Keep the recurring book honest
Two cautions keep auto-recurring work from turning into noise. First, an auto-spawned job is a draft for a reason — it's a prompt to schedule, not a commitment to bill. Someone still confirms the customer wants it before it goes on the calendar, or you'll annoy customers with visits they didn't ask for. The system surfaces the due work; a human still decides. Second, prune dead recurrences. A customer who's moved on or a piece of equipment that's been retired shouldn't keep spawning jobs forever. Review the recurring book periodically so the "due soon" flags you see are real work, not ghosts — because a board full of stale prompts trains everyone to ignore the prompts that matter.
What to measure
- Recurring-visit retention rate — of the recurring jobs due in a window, how many actually got scheduled and done. This is the number that tells you whether your repeat revenue is leaking. If it's well under 100%, you're losing renewals you already earned.

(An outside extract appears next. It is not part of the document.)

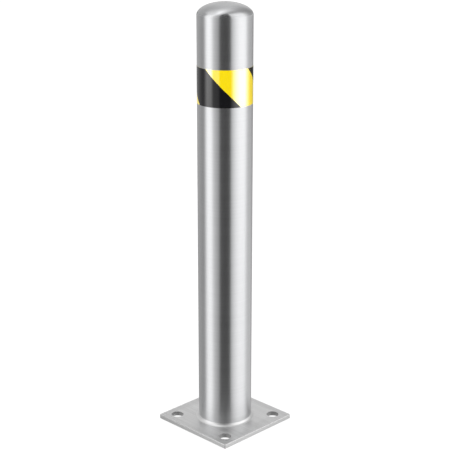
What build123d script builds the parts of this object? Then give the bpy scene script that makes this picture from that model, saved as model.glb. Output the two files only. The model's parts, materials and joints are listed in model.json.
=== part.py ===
from build123d import *
from math import degrees, pi
import os

# Fixed steel safety bollard: a capped stainless tube welded to a square bolt-down plate,
# with one turn of yellow and black reflective tape near the top.
#
# Millimetres. The origin is the centre of the plate's underside, +Z is up, and the plate's
# sides lie along X and Y.

# ---- driving dimensions ----
overall_height = 914.4  # 36 in, floor to the top of the dome
tube_diameter = 114.3  # 4 1/2 in outside
tube_wall = 3.0
dome_height = 26.0  # a half ellipse in section, outside
ellipse_handle = 0.5523  # length of a cubic curve's handles that draws a quarter ellipse
skirt_height = 12.0  # straight part of the cap below its dome

plate_side = 203.2  # 8 in
plate_thickness = 9.5  # 3/8 in
plate_corner_radius = 1.5
plate_edge_round = 0.9
plate_arris = 0.4  # break on the plate's lower edges
hole_spacing = 148.0  # centre to centre, along both sides
hole_diameter = 25.4  # 1 in, for 3/4 in anchors
hole_arris = 0.5

foot_weld_leg = 6.0
foot_weld_hollow = 1.3  # how far the blended fillet's face dips below a flat one
cap_weld_root = 1.2  # gap between tube and skirt at the bore
cap_weld_face = 4.8  # width of the ground-down bead outside

tape_width = 76.2  # 3 in
tape_drop = 127.0  # 5 in, from the top of the dome to the tape's upper edge
tape_thickness = 0.25
tape_overlap = 12.0  # length of the tape's end that lies over its start
ink_thickness = 0.1
stripe_length = 95.25  # 3 3/4 in, one colour measured along the tape
stripe_edge_angle = -49.5  # where a stripe's leading edge crosses mid height, about +Z from +X
tape_start_angle = -225.0  # where the tape's start lies, on the side away from the stripe edge

# ---- worked out from them ----
tube_radius = tube_diameter / 2
bore_radius = tube_radius - tube_wall
dome_base = overall_height - dome_height
weld_level = dome_base - skirt_height  # middle of the tube-to-cap weld
root_half = cap_weld_root / 2
face_half = cap_weld_face / 2
tube_height = weld_level - root_half - plate_thickness

tape_top = overall_height - tape_drop
tape_bottom = tape_top - tape_width
tape_surface = tube_radius + tape_thickness
lap_surface = tape_surface + tape_thickness
degrees_per_mm = degrees(1 / tube_radius)
stripe_arc = stripe_length * degrees_per_mm
stripe_lean = tape_width * degrees_per_mm  # turn of a 45 degree edge over the tape's width
overlap_arc = tape_overlap * degrees_per_mm
tape_end_angle = tape_start_angle + 360
lap_end_angle = tape_end_angle + overlap_arc
cut_margin = 3.0  # degrees that a cutting slice reaches past a stripe's own corners

os.makedirs("parts", exist_ok=True)

# ---- base plate ----
with BuildPart() as base_plate:
    with BuildSketch():
        RectangleRounded(plate_side, plate_side, plate_corner_radius)
    extrude(amount=plate_thickness)
    fillet(base_plate.faces().sort_by(Axis.Z)[-1].edges(), radius=plate_edge_round)
    chamfer(base_plate.faces().sort_by(Axis.Z)[0].edges(), length=plate_arris)
    with Locations(base_plate.faces().sort_by(Axis.Z)[-1]):
        with GridLocations(hole_spacing, hole_spacing, 2, 2):
            Hole(radius=hole_diameter / 2)
    hole_rims = base_plate.edges().filter_by(lambda edge: edge.is_closed)
    chamfer(hole_rims, length=hole_arris)

# ---- post tube, bevelled outside at its top end ----
with BuildPart() as post_tube:
    with BuildSketch(Plane.XZ):
        with BuildLine():
            Polyline(
                (bore_radius, plate_thickness),
                (tube_radius, plate_thickness),
                (tube_radius, weld_level - face_half),
                (bore_radius, weld_level - root_half),
                close=True,
            )
        make_face()
    revolve(axis=Axis.Z)

# ---- dome cap, bevelled to match at the bottom of its skirt ----
with BuildPart() as dome_cap:
    with BuildSketch(Plane.XZ):
        with BuildLine():
            outside = Bezier(
                (tube_radius, dome_base),
                (tube_radius, dome_base + ellipse_handle * dome_height),
                (ellipse_handle * tube_radius, overall_height),
                (0, overall_height),
            )
            inside = Bezier(
                (bore_radius, dome_base),
                (bore_radius, dome_base + ellipse_handle * (dome_height - tube_wall)),
                (ellipse_handle * bore_radius, overall_height - tube_wall),
                (0, overall_height - tube_wall),
            )
            Polyline(
                outside @ 0,
                (tube_radius, weld_level + face_half),
                (bore_radius, weld_level + root_half),
                inside @ 0,
            )
            Line(inside @ 1, outside @ 1)
        make_face()
    revolve(axis=Axis.Z)

# ---- butt weld between tube and cap, ground flush ----
with BuildPart() as cap_weld:
    with BuildSketch(Plane.XZ):
        with BuildLine():
            Polyline(
                (bore_radius, weld_level - root_half),
                (tube_radius, weld_level - face_half),
                (tube_radius, weld_level + face_half),
                (bore_radius, weld_level + root_half),
                close=True,
            )
        make_face()
    revolve(axis=Axis.Z)

# ---- fillet weld round the tube's foot ----
with BuildPart() as base_weld:
    with BuildSketch(Plane.XZ):
        with BuildLine():
            upper_toe = (tube_radius, plate_thickness + foot_weld_leg)
            lower_toe = (tube_radius + foot_weld_leg, plate_thickness)
            corner = (tube_radius, plate_thickness)
            SagittaArc(upper_toe, lower_toe, -foot_weld_hollow)
            Polyline(lower_toe, corner, upper_toe)
        make_face()
    revolve(axis=Axis.Z)


def ring_sector(inner_radius, outer_radius, start_angle, end_angle):
    """A slice of a flat ring about the origin."""
    with BuildSketch() as sector:
        with BuildLine():
            outer = CenterArc((0, 0), outer_radius, start_angle, end_angle - start_angle)
            inner = CenterArc((0, 0), inner_radius, start_angle, end_angle - start_angle)
            Line(inner @ 0, outer @ 0)
            Line(inner @ 1, outer @ 1)
        make_face()
    return sector.sketch


def stripe_ink(face_radius, foot_angle, first_angle, last_angle):
    """One 45 degree stripe on a tape face of this radius, cut off at two upright edges.

    foot_angle is where the stripe's leading edge starts at the bottom of the tape.
    """
    tape_foot = Plane.XY.offset(tape_bottom)
    lean_guide = Helix(
        pitch=2 * pi * tube_radius,
        height=tape_width,
        radius=tube_radius,
        center=(0, 0, tape_bottom),
        lefthand=True,
    )
    with BuildPart() as ink:
        with BuildLine() as rise:
            Line((0, 0, tape_bottom), (0, 0, tape_top))
        with BuildSketch(tape_foot):
            add(ring_sector(face_radius, face_radius + ink_thickness, foot_angle, foot_angle + stripe_arc))
        sweep(path=rise.wires()[0], binormal=lean_guide)
        with BuildSketch(tape_foot):
            add(ring_sector(bore_radius, face_radius + tape_thickness, first_angle, last_angle))
        extrude(amount=tape_width, mode=Mode.INTERSECT)
    return ink.part


def layer_ink(face_radius, layer_start, layer_end):
    """Every stripe that crosses one layer of the tape, between the layer's two ends."""
    inks = []
    for repeat in (-1, 0, 1):
        foot_angle = stripe_edge_angle + stripe_lean / 2 + (2 * repeat - 1) * stripe_arc
        first_angle = max(layer_start, foot_angle - stripe_lean - cut_margin)
        last_angle = min(layer_end, foot_angle + stripe_arc + cut_margin)
        if last_angle - first_angle > cut_margin:
            inks.append(stripe_ink(face_radius, foot_angle, first_angle, last_angle))
    return inks


# ---- black stripes printed on the tape's face: on the wrap, then on its lapped end ----
wrap_ink = layer_ink(tape_surface, tape_start_angle + overlap_arc, tape_end_angle)
lap_ink = layer_ink(lap_surface, tape_end_angle, lap_end_angle)

with BuildPart() as tape_stripes:
    add(wrap_ink)
    add(lap_ink)

# ---- yellow reflective film: one full turn, and the end lapped over the start ----
with BuildPart() as tape_film:
    with BuildSketch(Plane.XY.offset(tape_bottom)):
        Circle(tape_surface)
        Circle(tube_radius, mode=Mode.SUBTRACT)
    extrude(amount=tape_width)
    with BuildSketch(Plane.XY.offset(tape_bottom)):
        add(ring_sector(tape_surface, lap_surface, tape_end_angle, lap_end_angle))
    extrude(amount=tape_width)

# ---- labels and files ----
base_plate.part.label = "base_plate"
post_tube.part.label = "post_tube"
dome_cap.part.label = "dome_cap"
cap_weld.part.label = "cap_weld"
base_weld.part.label = "base_weld"
tape_film.part.label = "tape_film"
tape_stripes.part.label = "tape_stripes"

export_step(base_plate.part, "parts/base_plate.step")
export_step(post_tube.part, "parts/post_tube.step")
export_step(dome_cap.part, "parts/dome_cap.step")
export_step(cap_weld.part, "parts/cap_weld.step")
export_step(base_weld.part, "parts/base_weld.step")
export_step(tape_film.part, "parts/tape_film.step")
export_step(tape_stripes.part, "parts/tape_stripes.step")
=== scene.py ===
import json
from math import ceil, cos, degrees, pi, radians, sin, sqrt, tau

import bmesh
import bpy
from mathutils import Euler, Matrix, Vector
from mathutils.geometry import tessellate_polygon


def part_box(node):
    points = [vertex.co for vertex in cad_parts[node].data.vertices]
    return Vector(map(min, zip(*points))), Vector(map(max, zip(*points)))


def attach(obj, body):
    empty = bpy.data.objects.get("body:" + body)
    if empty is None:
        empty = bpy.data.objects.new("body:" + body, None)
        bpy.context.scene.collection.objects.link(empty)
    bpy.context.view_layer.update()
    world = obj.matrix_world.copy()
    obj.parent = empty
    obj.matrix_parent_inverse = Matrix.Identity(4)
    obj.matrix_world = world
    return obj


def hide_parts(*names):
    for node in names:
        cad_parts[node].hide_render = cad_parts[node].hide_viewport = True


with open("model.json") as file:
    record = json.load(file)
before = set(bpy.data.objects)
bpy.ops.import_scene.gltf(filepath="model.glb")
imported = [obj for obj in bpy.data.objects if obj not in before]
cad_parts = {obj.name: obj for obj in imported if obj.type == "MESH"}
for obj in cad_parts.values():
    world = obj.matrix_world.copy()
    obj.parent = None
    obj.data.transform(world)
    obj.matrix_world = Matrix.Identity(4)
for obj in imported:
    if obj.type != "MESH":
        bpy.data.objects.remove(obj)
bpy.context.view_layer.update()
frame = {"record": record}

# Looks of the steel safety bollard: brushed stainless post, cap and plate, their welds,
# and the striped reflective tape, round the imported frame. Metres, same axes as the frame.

MM = 0.001

# ---- sizes from the frame ----
plate_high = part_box("base_plate")[1]
tube_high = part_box("post_tube")[1]
cap_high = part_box("dome_cap")[1]
cap_weld_low, cap_weld_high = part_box("cap_weld")
foot_weld_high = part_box("base_weld")[1]
film_low, film_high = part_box("tape_film")
anchors = next(m for m in frame["record"]["mounts"] if m["kind"] == "bolt_pattern")["dims"]

PLATE_HALF = plate_high.x
PLATE_TOP = plate_high.z
TUBE_RADIUS = tube_high.x
FOOT_WELD_LEG = foot_weld_high.z - PLATE_TOP
WELD_LEVEL = (cap_weld_low.z + cap_weld_high.z) / 2
CAP_TOP = cap_high.z
HOLE_RADIUS = anchors["hole_r_mm"] * MM
HOLE_OFFSET = anchors["spacing_x_mm"] * MM / 2

# ---- sizes that only the design knows ----
TUBE_WALL = 3.0 * MM
DOME_HEIGHT = 26.0 * MM
CAP_WELD_ROOT = 1.2 * MM
CAP_WELD_FACE = cap_weld_high.z - cap_weld_low.z
FOOT_WELD_HOLLOW = 1.3 * MM
PLATE_CORNER = 1.5 * MM
PLATE_ROUND = 0.9 * MM
PLATE_ARRIS = 0.4 * MM
HOLE_ARRIS = 0.5 * MM
FILM_THICKNESS = 0.25 * MM
INK_THICKNESS = 0.1 * MM
TAPE_OVERLAP = 12.0 * MM
STRIPE_LENGTH = 95.25 * MM
STRIPE_EDGE = radians(-49.5)  # where a stripe's leading edge crosses the tape's mid height
TAPE_START = radians(-225.0)

SEGMENTS = 256  # round a full turn
MERGE_DISTANCE = 1e-7  # points nearer than this are one
DOME_BASE = CAP_TOP - DOME_HEIGHT
SHOULDER = 8.0 * MM  # height over which the head turns in from the skirt

# ---- mesh helpers ----
def add_piece(name, mesh, node):
    """Shows a mesh in place of one CAD node."""
    piece = bpy.data.objects.new(name, mesh)
    bpy.context.scene.collection.objects.link(piece)
    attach(piece, "root")
    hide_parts(node)
    return piece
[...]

- Lead time on recurring jobs — how far ahead of the due date the next visit gets booked. Visits booked on site before the prior one ends retain far better than ones scrambled together after the window opens.
- Recurring revenue as a share of total — the slice of your revenue that comes from work you'd already won. A healthy, growing share is the signature of an operation that isn't paying to re-acquire the same customers — it's compounding them.
Recurring work is the revenue you've already earned and the easiest to lose, because the next visit lives in a future that no busy week makes room for. Stop assigning the remembering to a person who'll always have something more urgent — let the interval auto-spawn the job, duplicate the ones that don't fit a cadence, and book the next visit before the truck leaves the last one. The repeat revenue you keep is the cheapest revenue you'll ever have.